The Boundary Reproduction Number for Determining Boundary Steady State Stability in Chemical Reaction Systems

TL;DR

This paper introduces the boundary reproduction number, a new method adapted from epidemiology, to determine the stability of boundary steady states in chemical reaction systems, simplifying analysis of metabolite exhaustion.

Contribution

It develops a novel boundary reproduction number concept, incorporates conservation laws, and offers a heuristic for Jacobian decomposition to assess boundary steady state stability.

Findings

Boundary reproduction number effectively predicts species persistence or depletion.

The approach simplifies stability analysis compared to existing methods.

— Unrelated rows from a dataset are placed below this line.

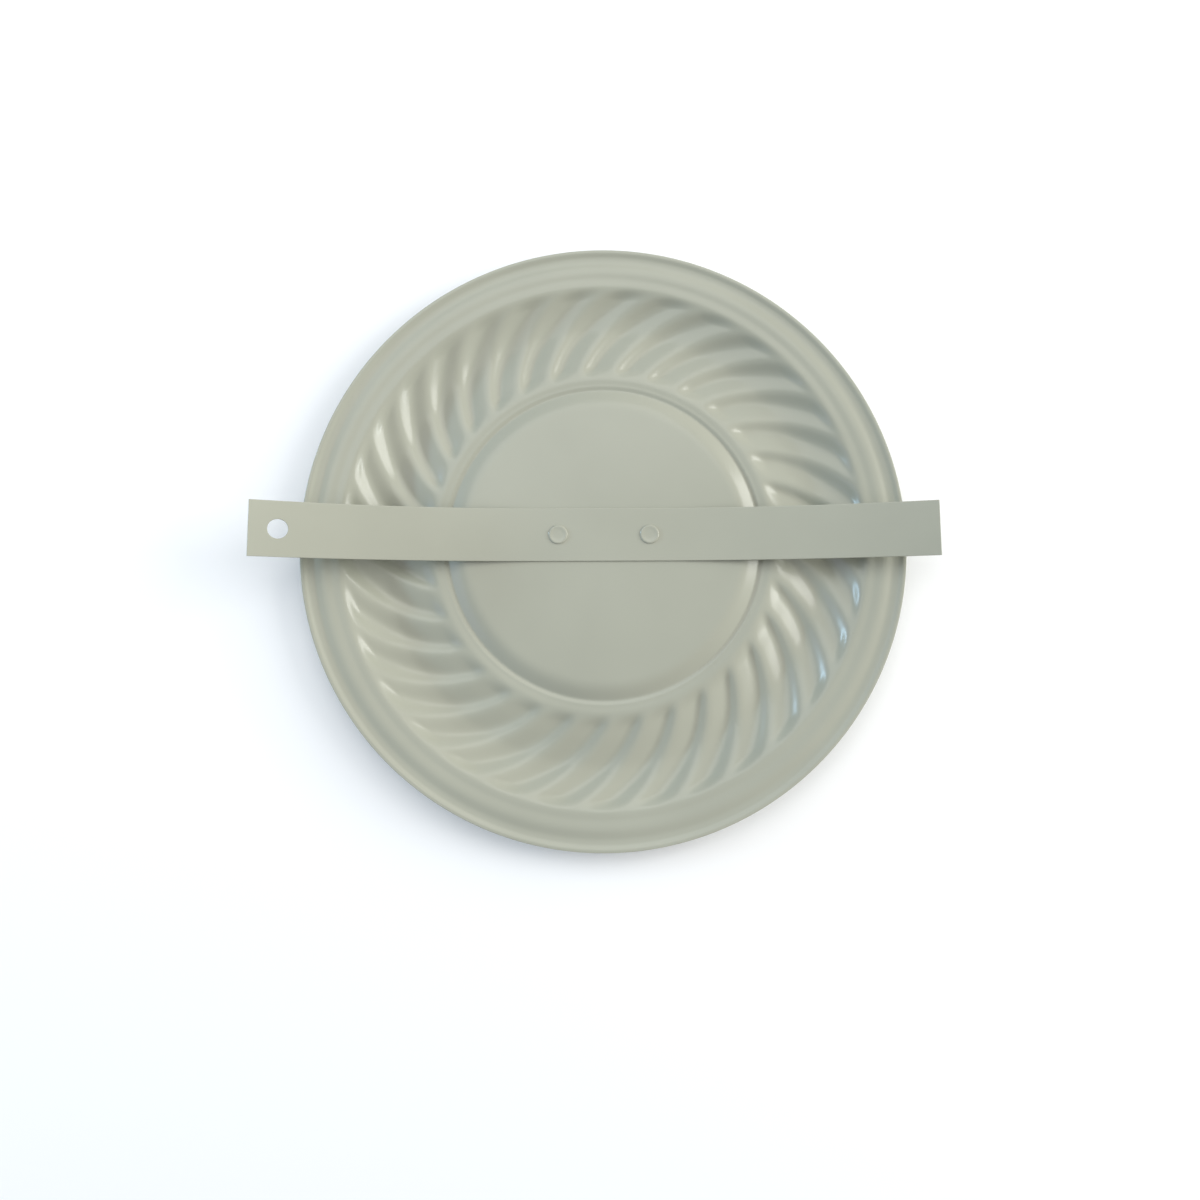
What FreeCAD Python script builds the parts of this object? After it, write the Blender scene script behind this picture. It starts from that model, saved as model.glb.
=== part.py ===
"""Round cover plate for an unused stove-pipe hole, with the spring strap that holds it in the pipe.

The plate is a stamping of thin sheet: a moulded rim, a ring of swirled flutes and a flat centre.
The strap is riveted across its back and both of its arms bow away from the plate.

Frame: the origin is on the plate's axis, in the plane of the rim's back edge, which meets the wall.
+Z points out of the back, into the pipe. +X runs along the strap, away from its hang hole.
"""

import FreeCAD, Part
import math
import os

from FreeCAD import Vector

# ---- driving dimensions, in millimetres and degrees ----

PLATE_RADIUS = 100.0
SHEET = 0.6                  # thickness of the plate's sheet steel
LAND = 0.5                   # width of the flat edge that meets the wall

CENTRE_HEIGHT = -3.85        # back of the flat centre, from the wall plane
# Rounded flanks of the back surface, from the centre outwards: start radius, end radius, rise.
FLANKS = (
    (45.0, 57.5, -3.1),      # soft fall into the groove round the centre
    (51.9, 54.2, 0.85),      # crisp rise out of it
    (51.9, 57.4, 1.05),
    (55.0, 64.1, -0.55),     # down to the bottom of the bowl
    (57.7, 74.2, -0.95),
    (72.0, 81.9, 1.4),       # up the wall, steeper and steeper, to the rim
    (76.4, 89.9, 3.6),
    (83.9, 88.3, 0.35),
    (88.9, 93.4, 0.5),       # bead round the rim
    (92.8, 96.7, -0.35),     # hollow outside the bead
    (95.4, PLATE_RADIUS - LAND, 0.45),
    (97.4, PLATE_RADIUS - LAND, 0.6),
)

FLUTES = 33
FLUTE_DEPTH = (1.2, 1.55)    # ridge to valley, at the first and last flute radius
FLUTE_START = (56.0, 62.0)   # radii over which the flutes deepen
FLUTE_END = (83.5, 87.8)     # radii over which they fade into the wall
FLUTE_VALLEY = 10.5          # angle of one valley at FLUTE_RADIUS
FLUTE_RADIUS = 70.0
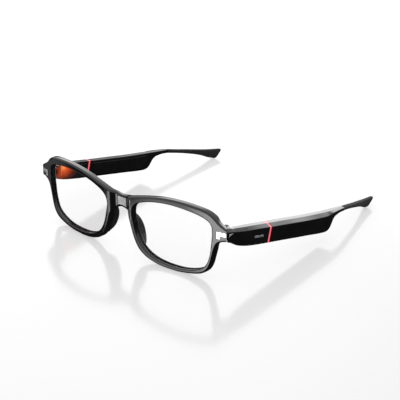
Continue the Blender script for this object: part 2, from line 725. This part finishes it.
def grille_nodes():
    """A node tree that lays slats at even steps along a curve."""
    tree = bpy.data.node_groups.new("slats_along_curve", "GeometryNodeTree")
    face = tree.interface
    face.new_socket("Geometry", in_out="INPUT", socket_type="NodeSocketGeometry")
    face.new_socket("Slat Count", in_out="INPUT", socket_type="NodeSocketInt")
    for name in ("Slat Length", "Slat Width", "Slat Height", "Slat Rounding"):
        face.new_socket(name, in_out="INPUT", socket_type="NodeSocketFloat")
    face.new_socket("Material", in_out="INPUT", socket_type="NodeSocketMaterial")
    face.new_socket("Geometry", in_out="OUTPUT", socket_type="NodeSocketGeometry")
    new, link = tree.nodes.new, tree.links.new
    given, result = new("NodeGroupInput"), new("NodeGroupOutput")
    resample = new("GeometryNodeResampleCurve")
    link(given.outputs["Geometry"], resample.inputs["Curve"])
    link(given.outputs["Slat Count"], resample.inputs["Count"])
    size = new("ShaderNodeCombineXYZ")
    link(given.outputs["Slat Length"], size.inputs["X"])
    link(given.outputs["Slat Width"], size.inputs["Y"])
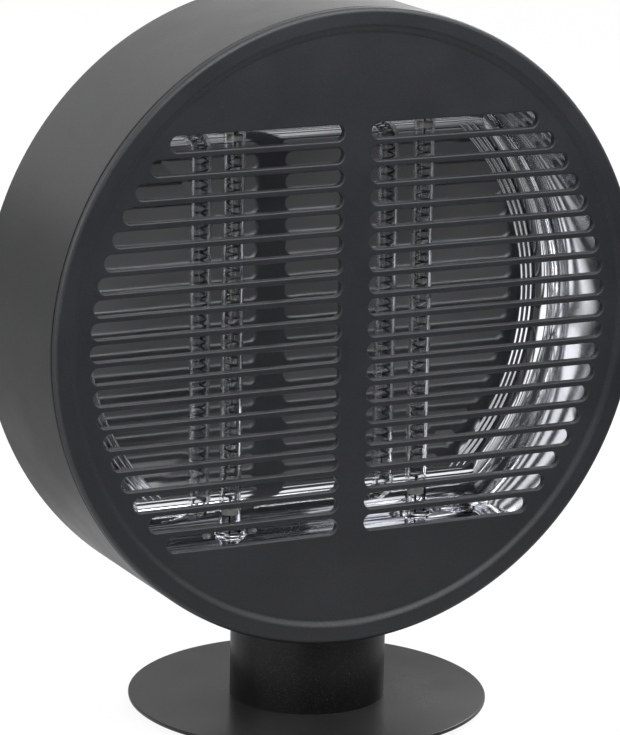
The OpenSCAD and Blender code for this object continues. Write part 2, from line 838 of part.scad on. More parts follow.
// The coil's centre line: straight lead, a rise over half a curl, the curls, and back
coil_rings = coil_curls * rings_per_curl;
coil_path = concat(
    [[0, -tube_half - 0.3, 0], [0, -coil_half - 2 * wire_d, 0]],
    [for (k = [0 : coil_rings])
        let (a = 360 * k / rings_per_curl, grow = min(1, k / 4, (coil_rings - k) / 4))
        [coil_r * grow * cos(a), coil_half * (2 * k / coil_rings - 1), coil_r * grow * sin(a)]],
    [[0, coil_half + 2 * wire_d, 0], [0, tube_half + 0.3, 0]]);
coil_gap = min([for (i = [2 : len(coil_path) - 15], j = [i + 4 : i + 12])
    norm(coil_path[i] - coil_path[j])]) - wire_d;
echo(coil_least_gap_mm = coil_gap);

module filament(side) {
    face() translate([side * tube_x, 0, tube_z])
        tube_along(coil_path, wire_d / 2, coil_sides, [1, 0, 0]);
}

module filament_left() { color("#3a3534") filament(-1); }
module filament_right() { color("#3a3534") filament(1); }

// Discs that centre each coil's lead in its tube
module coil_holders() {
    seat = coil_half + 2 * wire_d + 3;
    color("gainsboro") face() at_tube_ends() difference() {
        upright(0, seat, seat + 2.5, tube_z, tube_r - tube_wall - slip);
        upright(0, seat - cut, seat + 2.5 + cut, tube_z, wire_d / 2 + slip);
    }
}

// A ceramic cap over one end of a tube
module end_cap(side, up) {
    face() mirror([0, up, 0]) translate([side * tube_x, 0, 0]) difference() {
        union() {
            upright(0, bracket_out, cap_out, tube_z, cap_r);
            upright(0, bracket_out, bracket_out + cap_flange_h, tube_z, cap_flange_r);
        }
        upright(0, bracket_out - cut, bracket_out + cap_bore_depth, tube_z, tube_r + slip);
        upright(0, bracket_out, cap_out + cut, tube_z, wire_r + 0.2);
    }
}

module end_cap_upper_left() { color("ivory") end_cap(-1, 0); }
module end_cap_upper_right() { color("ivory") end_cap(1, 0); }
module end_cap_lower_left() { color("ivory") end_cap(-1, 1); }
module end_cap_lower_right() { color("ivory") end_cap(1, 1); }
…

Implications for understanding metabolite exhaustion in metabolic pathways.

Abstract

We introduce the boundary reproduction number, adapted from the next generation matrix method, to assess whether an infusion of species will persist or become exhausted in a chemical reaction system. Our main contributions are as follows: (a) we show how the concept of a siphon, prevalent in Petri nets and chemical reaction network theory, identifies sets of species that may become depleted at steady state, analogous to a disease-free boundary steady state; (b) we develop an approach for incorporating biochemically motivated conservation laws, which allows the stability of boundary steady states to be determined within specific compatibility classes; and (c) we present an effective heuristic for decomposing the Jacobian of the system that reduces the computational complexity required to compute the stability domain of a boundary steady state. The boundary reproduction number approach significantly simplifies existing parameter-dependent methods for determining the stability of boundary steady states in chemical reaction systems and has implications for the capacity of critical metabolites and substrates in metabolic pathways to become exhausted.